The body can change some amino acids into different combinations, but others can only be created by green plants, which a horse must eat. The ten that can’t be synthesized by the body are essential amino acids. If one essential amino acid for a certain protein is missing from the diet, the synthesis of that particular protein cannot continue. Its absence may prevent normal growth even if the diet contains an adequate supply of all the other ingredients. The growing horse is similar to a house being built. Even if all the other materials are there, the structure cannot progress if the carpenter runs out of nails.
 But the other materials cannot be stored until the necessary amino acid shows up. Unable to create the growth protein needed, the body converts the rest of the amino acids into energy instead — an inefficient form of fuel. Lysine is considered the most important essential amino acid for growth; without it the body has trouble using any of the other amino acids. Feeds that are rich in lysine include alfalfa, soybean meal, and milk casein (such as dried skim milk); grains and grass hay are much lower in this important nutrient.

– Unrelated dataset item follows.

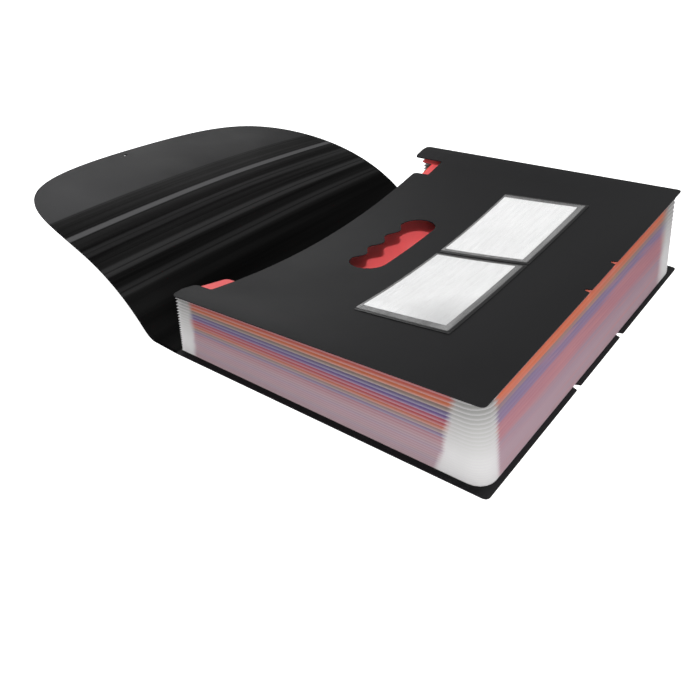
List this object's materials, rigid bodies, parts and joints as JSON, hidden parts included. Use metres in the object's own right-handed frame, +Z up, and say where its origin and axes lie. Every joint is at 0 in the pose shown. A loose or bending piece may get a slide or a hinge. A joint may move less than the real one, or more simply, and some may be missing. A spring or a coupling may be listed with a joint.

How Much Protein Is Enough? 

How do pregnant mares and young horses manage in the wild on a diet of grasses? Mares foal in late spring or early summer when grass is green and growing, at its peak for protein quality and quantity. New spring grass may be as much as 22 percent digestible protein. The mare that foals in late spring or early summer has adequate protein for late pregnancy and her first months of lactation. Problems in equine nutrition come with the artificial conditions we impose with domestication by having mares foal early, before green grass; keeping them in stalls or paddocks without access to good quality pasture (necessitating a hay and grain diet); and having to balance the diet appropriately for protein quantity and quality. Protein requirements diminish as a horse grows up. Primary development of bone and muscle occurs early in life (during the last trimester of gestation and in the first months after birth when he is growing fastest).
 By the time the foal is weaned, his protein needs are much less. Domestic horses are more often overfed than underfed. Many people assume that if a little protein is good, more is better. It’s true that a deficiency in protein can make a young horse slow growing, but most well-fed horses receive more protein than they need. The overfed mature horse on a generous ration of alfalfa hay and high-protein sweet feed must break down the excess to be used as energy or stored as fat, an inefficient process that produces six times more heat than the breakdown of carbohydrates or fats, while yielding less energy.
 Protein not used immediately by the body is broken down to release nitrogen atoms, which then combine with other atoms to become ammonia and urea molecules, which are excreted in urine. A horse on a high protein diet drinks more water than normal to help flush the by-products of protein breakdown, and thus produces more urine. This can lead to wet bedding in stalls, plus irritation of respiratory passages from increased ammonia. Some researchers think the high levels of ammonia in stalls where racehorses are confined — on high-protein diets — contribute to exerciseinduced lung bleeding, due to the respiratory irritation.